The Anchorage Assembly also approved funding in October for a right-of-way management study, giving more resources to the city planning department to study on-street parking management and snow storage strategies. “That alleviated a lot of the concern we had with removing minimums,” according to Tom Davis, a senior planner for the city who worked on the effort for two years.
Anna Brawley, an urban planner with consulting firm Agnew::Beck and a key advocate for the reforms, nodded to the work ahead as planners begin to reverse auto-oriented policies that have harmed and separated communities. “Our profession has a lot to answer for historically, not just in this city,” she testified at a work session last week. “Anything that planners can do to help start to undo those things, call attention to them and change them, is good. I’m thankful for my planning colleagues sitting at the table helping with that.” Brawley plans to run for a West Anchorage Assembly seat in April.
First step to more common-sense land use regulations
Eliminating parking requirements from the zoning code was described by Volland as the “first chip in the ice” to making Anchorage’s land use code work better for housing development. The planning department plans to come back with more revisions to design standards that include landscaping, sidewalk requirements, and driveway widths. There was a clear appetite for further reforms from both the public and Assembly members.
“I’ve never seen so much involvement in land use issues in a long time,” Kayli Thompson testified at the hearing.
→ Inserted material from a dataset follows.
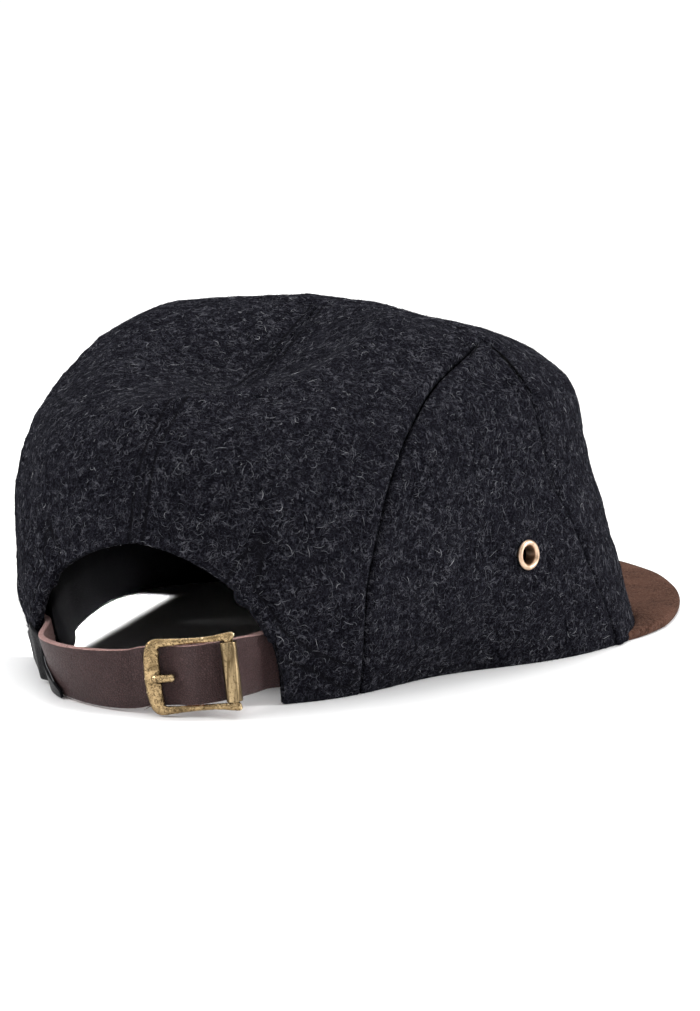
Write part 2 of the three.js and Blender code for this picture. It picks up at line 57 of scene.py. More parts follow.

Thompson is a co-founder of Scope Permitting and Engineering, which completes permits for 70 percent of projects within the municipality. “Although this is a big step, I think there are some other steps that need to be addressed.”
Cross signaled that this reform is just one part of a more comprehensive change to land use regulations for Anchorage. “It’s easier to do it in little bites than fight an avalanche,” he said in response to Thompson and others who brought up related development issues. “If this is encouraging to you, then buckle up.”